Is this, then, the answer to the paradox of Latin violence? Is it some kind of cultural inheritance of drugged-up violence, descending the centuries and the millennia? An enormous epigenetic curse? It is tempting to say Si, but of course there is no proof.
However, even if we can’t firmly explain the Great American Violence, one man seemed to predict it, and that man was Simon Bolivar, the revered liberator of Latin America. In 1830, as he was dying of tuberculosis and raving in his genius, not far from Medellin, Bolivar wrote a letter to the first president of Ecuador, where he made six famous statements about his continent of revolution, South America:
1. America is ungovernable;
2. Those who serve a revolution plough the sea;
3. The only thing you can do in America is leave it;
4. This land will fall inevitably into the hands of the unbridled masses and then pass almost imperceptibly into the hands of petty tyrants, of all colours and races;
5. Once we have been eaten alive by crime and extinguished by utter ferocity, even the Europeans will not regard us as worth conquering;
6. If it is possible for any part of the world to revert to primitive chaos, it will be America in her final hour.

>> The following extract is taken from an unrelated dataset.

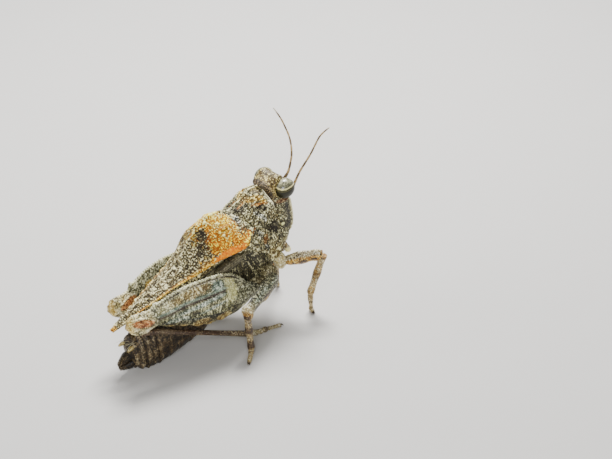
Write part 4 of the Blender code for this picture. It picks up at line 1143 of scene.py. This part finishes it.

As we look at the gunshot citizens of Quito, and the schoolgirl hookers by the churches of Colombia, it is hard not to link to Bolivar’s sixth and darkest prediction. And if that in turn leads to a terminus of despair, remember that Bolivar also believed, throughout his life, that South America would eventually achieve great and wonderful things. It’s just a pity he died before he could tell us how this might happen.